Our efforts culminated in our ASPLOS 2026 paper, Cheddar, a swift, full-fledged GPU library for FHE. We designed a novel “25-30 prime system” to natively exploit the 32-bit integer datapath of modern GPUs, avoiding expensive 64-bit emulation. Coupled with aggressive sequential and parallel kernel fusion, Cheddar outperforms custom FPGA designs and older GPU libraries by up to 4.45×, completing a ResNet-20 inference in just 0.72 seconds on a single GPU.

Furthermore, by building on Cheddar alongside our earlier work, AESPA (arXiv 2022)—which bypasses costly bootstrapping by approximating activation functions with square polynomials (requiring a slight, strategic modification to the original 7-layer CNN specification)—and introducing a new encrypted convolution method inspired by HyPHEN, we pushed the hardware even further. As demonstrated in our recent microarchitectural studies (e.g., Theodosian @ ISPASS 2026), we have pushed modern GPUs so hard that the bottleneck has now shifted to the on-chip L2 cache bandwidth. By taming these final bottlenecks, we recently achieved a sub-25ms inference time for a 7-layer CNN on an off-the-shelf RTX 5090 GPU, matching the ambitious performance targets originally reserved for custom ASICs by the DARPA DPRIVE program.

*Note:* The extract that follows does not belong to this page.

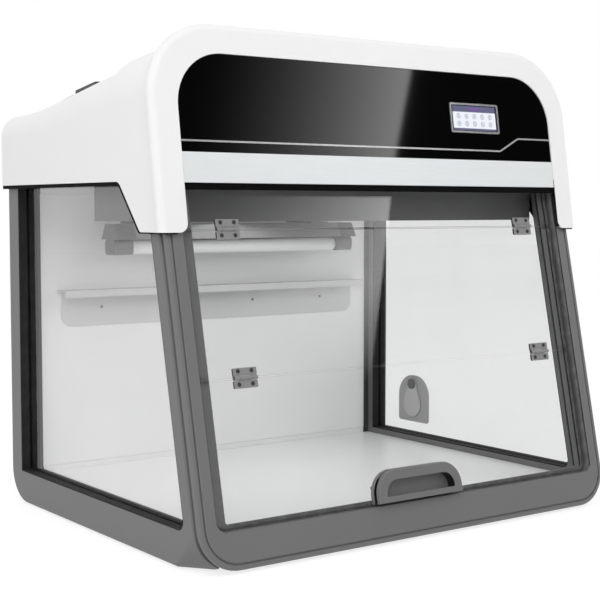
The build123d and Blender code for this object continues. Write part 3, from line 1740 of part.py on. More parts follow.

While specialized FHE ASICs demonstrate remarkable peak efficiency, the rapid evolution of cryptographic algorithms risks making fixed hardware prematurely obsolete (this is evidenced by the announcement of Intel's programmable FHE accelerator, HERACLES, at ISSCC 2026). By deeply understanding the interaction between FHE mathematics and hardware microarchitecture, my research proves that intelligently optimized GPUs and memory systems can deliver real-time, practical privacy-preserving computation today.